Source: "How polls are conducted" by Newport, et al, excerpt from Where America Stands. posted on The Gallup Organization's FAQ page.Gallup help.
Refer to the article for more information and other important factors on how they conduct their polls.
American Idol Voting
The EXTREMELY popular TV show "American Idol" used a phone-in method of voting to "choose" the winner from the final two contestants. Viewers were given two phone numbers; you call one number to vote for contestant A and the other number for contestant B. Prof. Cotton's wife recalled one such choice between two very good performers. The decision of the voters was VERY close, but there was, of course, a winner. Both the winner and the runner-up put out CDs of their music. Funny thing - the runner-up sold more records.
Was the phone-in vote really valid? Unfortunately, in that case, no. What you have are automated systems that take the calls and count them. They answer the phone, respond in some way, and count a vote. Some class members had actually tried to phone in a vote but got a busy signal. They never got in to vote.

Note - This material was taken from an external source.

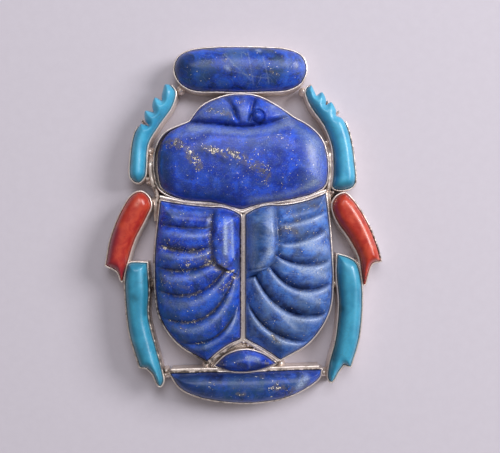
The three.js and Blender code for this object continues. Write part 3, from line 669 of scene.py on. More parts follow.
def wingCase(name, node, wing, material):
    flutes = len(wing["outer"]) - 1
    rows = flutes * wings["rowsPerFlute"]
    columns = wings["fanColumns"] + wings["shoulderColumns"]
    shares = np.linspace(0, 1, rows + 1)
    outer, bends, roots = (curveAt(wing[key], shares) for key in ("outer", "bends", "roots"))
    fan = np.linspace(0, 1, wings["fanColumns"] + 1)[None, :, None]
    fanPoints = (outer[:, None] * (1 - fan) ** 2 + 2 * bends[:, None] * fan * (1 - fan)
                 + roots[:, None] * fan ** 2)
    top, bottom = np.array(wing["inner"])
    down = (roots[:, 1] - roots[0, 1]) / (roots[-1, 1] - roots[0, 1])
    edge = top + (bottom - top) * down[:, None]
    across = np.linspace(0, 1, wings["shoulderColumns"] + 1)[1:]
    strip = roots[:, None] * (1 - across[None, :, None]) + edge[:, None] * across[None, :, None]
    flute = shares * flutes
    atTop = np.clip(1 - flute, 0, 1)[:, None]
    strip[:, :, 1] += wing["topBulge"] * atTop * 4 * (across * (1 - across))[None]
    grid = np.concatenate([fanPoints, strip], axis=1)
    width = columns + 1
    numbers = np.arange((rows + 1) * width).reshape(rows + 1, width)
    border = np.concatenate([numbers[0], numbers[1:-1, -1], numbers[-1][::-1], numbers[1:-1, 0][::-1]])
    points = grid.reshape(-1, 2)
    outline = points[border]
    inset = distanceTo(outline, points).reshape(rows + 1, width)
    along = (flute % 1)[:, None]
    crest = wing["crestAt"]
    fromCrest = np.where(along < crest, (crest - along) / crest, (along - crest) / (1 - crest))
    fromCrest[-1] = 1
    carving = fromCrest ** np.where(along < crest, 2.0, wing["fall"])
    groove = fold(np.minimum(along, 1 - along), wings["grooveWidth"])
    beforeEnd = (flute <= flutes - wings["plainEnd"])[:, None]
    groove *= beforeEnd & (flute >= wings["plainEnd"])[:, None]
    present = pillow((wings["shoulderEnd"] - flute) / wings["shoulderFade"])[:, None]
    shareAcross = np.concatenate([np.zeros(wings["fanColumns"]), [0], across])[None]
    isShoulder = (np.arange(width) > wings["fanColumns"])[None]
    toRoot = np.linalg.norm(grid - roots[:, None], axis=2)
    rootCut = present * fold(toRoot, np.where(isShoulder, wings["blockCut"], wings["rootCut"]))
    block = present * np.clip(np.sin(math.pi * shareAcross) * wings["blockSides"], 0, 1)
    fluted = np.where(isShoulder, 1 - present, 1 - 0.7 * rootCut)
    fade = np.clip(inset / wing["fluteFade"], 0, 1)
    fade = fade * (2 - fade)
    dome = wings["crown"] * pillow(inset / wings["round"])
    strength = np.interp(flute, *zip(*wing["strength"]))[:, None]
    relief = -wing["fluteDepth"] * (carving + wings["grooveCut"] * groove) * fluted * strength
    relief += wings["shoulderRise"] * block * isShoulder - wings["shoulderGroove"] * rootCut
    sag = body["handUneven"] * unevenAt(points, 3.5, 9.1).reshape(inset.shape) * fade
    heights = body["girdle"] + np.maximum(dome + relief * fade - sag, 0)
    verts = np.vstack([placed(points, heights.ravel()), placed(outline, body["backThickness"])])
    here = numbers[:-1, :-1].ravel()
    quads = np.column_stack([here, here + width, here + width + 1, here + 1])
    count = len(border)
    base = len(points)
    following = np.roll(np.arange(count), -1)
    sides = np.column_stack([border, border[following], base + following, base + np.arange(count)])
    under = [base + i for i in range(count)]
    if areaOf(outline) > 0:
        faces = quads[:, ::-1].tolist() + sides[:, ::-1].tolist() + [under[::-1]]
    else:
        faces = quads.tolist() + sides.tolist() + [under]
    grooveMark = groove * fluted * fade * strength
    rootMark = rootCut * fade
    # Painted highlight along each crest; painted shade on the band before each groove and in the grooves
    crestHighlightMark = fold(along - crest * 0.8, wings["crestWidth"]) * fluted * fade
    band = np.clip((along - wings["bandFrom"]) / wings["bandOver"], 0, 1) * beforeEnd
    bandShadeMark = band * fluted * fade * strength * np.clip(inset / 4, 0.3, 1)
    grooveShadeMark = wings["grooveShade"] * np.maximum(grooveMark, rootMark * 0.7)
    carved = {
        "paleAndHighlight": wing["crestHighlight"] * crestHighlightMark,
        "fleck": wing["grooveFlecks"] * np.maximum(grooveMark, rootMark),
        "darkAndShade": np.maximum(wing["bandShade"] * bandShadeMark, grooveShadeMark),
        "muted": np.zeros_like(inset),
    }
    paint = {}
    for key, extra in carved.items():
        values = np.clip(marked(points, wing[key]) + extra.ravel(), 0, 1)
        paint[key] = np.concatenate([values, np.zeros(count)])
    finishStone(name, node, verts, faces, paint, material)
    return counterClockwise(outline)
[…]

This defines the problem - the vote-counting systems were saturated, counting votes at their maximum rate and still not being able to handle all incoming calls. A large, and unknown, number of calls never got through because of the overload. In this situation of saturation, the final vote count reflects ONLY the number of calls each system can handle during the voting period.
If the systems are fairly well matched, their maximum call handling rates will be nearly the same, which will ALWAYS result in the final vote being very close. The winner is the one whose vote phone number got the faster system! The ACTUAL number of viewers favoring each contestant is NOT KNOWN! That's because there is no way to know how many calls bounced on busy signals. All you know is that both contestants generated enough interest to saturate both systems.